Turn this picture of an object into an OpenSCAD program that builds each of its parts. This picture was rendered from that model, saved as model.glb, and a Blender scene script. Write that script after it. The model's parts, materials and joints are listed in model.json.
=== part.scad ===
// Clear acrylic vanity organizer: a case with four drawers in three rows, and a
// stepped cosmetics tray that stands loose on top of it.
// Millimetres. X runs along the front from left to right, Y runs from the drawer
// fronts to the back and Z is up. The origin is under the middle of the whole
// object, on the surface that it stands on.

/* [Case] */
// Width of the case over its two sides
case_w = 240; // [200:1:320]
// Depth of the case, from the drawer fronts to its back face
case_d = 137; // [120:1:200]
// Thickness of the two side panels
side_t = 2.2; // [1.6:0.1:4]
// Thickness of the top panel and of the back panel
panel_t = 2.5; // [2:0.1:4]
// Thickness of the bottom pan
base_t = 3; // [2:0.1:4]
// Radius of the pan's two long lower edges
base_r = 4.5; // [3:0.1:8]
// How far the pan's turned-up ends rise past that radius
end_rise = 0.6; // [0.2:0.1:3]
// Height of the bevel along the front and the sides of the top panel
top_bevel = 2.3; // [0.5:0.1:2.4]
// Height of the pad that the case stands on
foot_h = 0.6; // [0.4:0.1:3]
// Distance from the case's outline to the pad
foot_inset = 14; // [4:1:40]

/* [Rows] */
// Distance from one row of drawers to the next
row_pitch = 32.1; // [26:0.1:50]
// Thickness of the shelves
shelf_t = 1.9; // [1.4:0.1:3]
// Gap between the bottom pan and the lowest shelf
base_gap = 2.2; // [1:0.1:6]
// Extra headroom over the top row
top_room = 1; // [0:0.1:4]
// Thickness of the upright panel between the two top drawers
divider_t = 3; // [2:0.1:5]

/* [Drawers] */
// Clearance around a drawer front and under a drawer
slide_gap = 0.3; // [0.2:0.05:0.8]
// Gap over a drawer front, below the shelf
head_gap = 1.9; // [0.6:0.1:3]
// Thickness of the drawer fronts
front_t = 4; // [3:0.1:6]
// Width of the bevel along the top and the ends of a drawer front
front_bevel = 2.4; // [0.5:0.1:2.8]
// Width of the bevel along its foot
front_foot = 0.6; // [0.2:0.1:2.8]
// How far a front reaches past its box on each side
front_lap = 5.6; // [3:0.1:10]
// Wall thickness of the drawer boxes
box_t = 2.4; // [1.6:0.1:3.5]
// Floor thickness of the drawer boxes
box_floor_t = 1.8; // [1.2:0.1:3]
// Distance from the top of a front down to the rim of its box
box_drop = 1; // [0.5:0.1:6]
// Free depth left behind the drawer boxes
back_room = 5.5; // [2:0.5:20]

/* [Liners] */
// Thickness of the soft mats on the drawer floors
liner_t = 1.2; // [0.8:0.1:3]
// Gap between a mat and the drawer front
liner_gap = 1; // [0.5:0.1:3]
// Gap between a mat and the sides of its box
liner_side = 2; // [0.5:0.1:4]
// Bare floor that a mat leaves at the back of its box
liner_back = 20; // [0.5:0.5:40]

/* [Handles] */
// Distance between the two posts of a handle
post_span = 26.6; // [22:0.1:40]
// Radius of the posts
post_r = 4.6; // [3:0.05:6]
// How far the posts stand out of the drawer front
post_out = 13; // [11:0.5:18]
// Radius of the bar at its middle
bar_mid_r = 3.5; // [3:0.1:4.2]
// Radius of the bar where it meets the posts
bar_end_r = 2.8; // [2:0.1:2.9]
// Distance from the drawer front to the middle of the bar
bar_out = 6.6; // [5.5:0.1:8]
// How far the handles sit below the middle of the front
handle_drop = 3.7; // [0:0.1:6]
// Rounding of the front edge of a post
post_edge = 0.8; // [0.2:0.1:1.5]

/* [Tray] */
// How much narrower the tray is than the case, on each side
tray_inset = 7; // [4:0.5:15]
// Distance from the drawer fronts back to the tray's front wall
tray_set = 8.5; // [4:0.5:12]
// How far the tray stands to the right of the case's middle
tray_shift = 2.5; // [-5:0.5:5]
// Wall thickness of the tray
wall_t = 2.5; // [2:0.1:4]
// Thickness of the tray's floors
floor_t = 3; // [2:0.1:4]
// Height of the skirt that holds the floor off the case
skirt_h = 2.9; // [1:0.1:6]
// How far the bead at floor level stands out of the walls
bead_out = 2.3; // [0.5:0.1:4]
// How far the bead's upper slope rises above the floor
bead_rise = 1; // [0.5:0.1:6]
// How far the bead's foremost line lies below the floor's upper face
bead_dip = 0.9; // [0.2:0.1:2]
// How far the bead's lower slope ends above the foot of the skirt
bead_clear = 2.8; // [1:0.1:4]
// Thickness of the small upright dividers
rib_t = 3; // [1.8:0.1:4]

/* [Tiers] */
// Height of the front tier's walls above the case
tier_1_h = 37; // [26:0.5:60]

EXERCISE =
The lines from the top of the data above down to the line containing "it stands on." are to be copied exactly; no other line should appear.

WRITTEN ANSWER =
Turn this picture of an object into an OpenSCAD program that builds each of its parts. This picture was rendered from that model, saved as model.glb, and a Blender scene script. Write that script after it. The model's parts, materials and joints are listed in model.json.
=== part.scad ===
// Clear acrylic vanity organizer: a case with four drawers in three rows, and a
// stepped cosmetics tray that stands loose on top of it.
// Millimetres. X runs along the front from left to right, Y runs from the drawer
// fronts to the back and Z is up. The origin is under the middle of the whole
// object, on the surface that it stands on.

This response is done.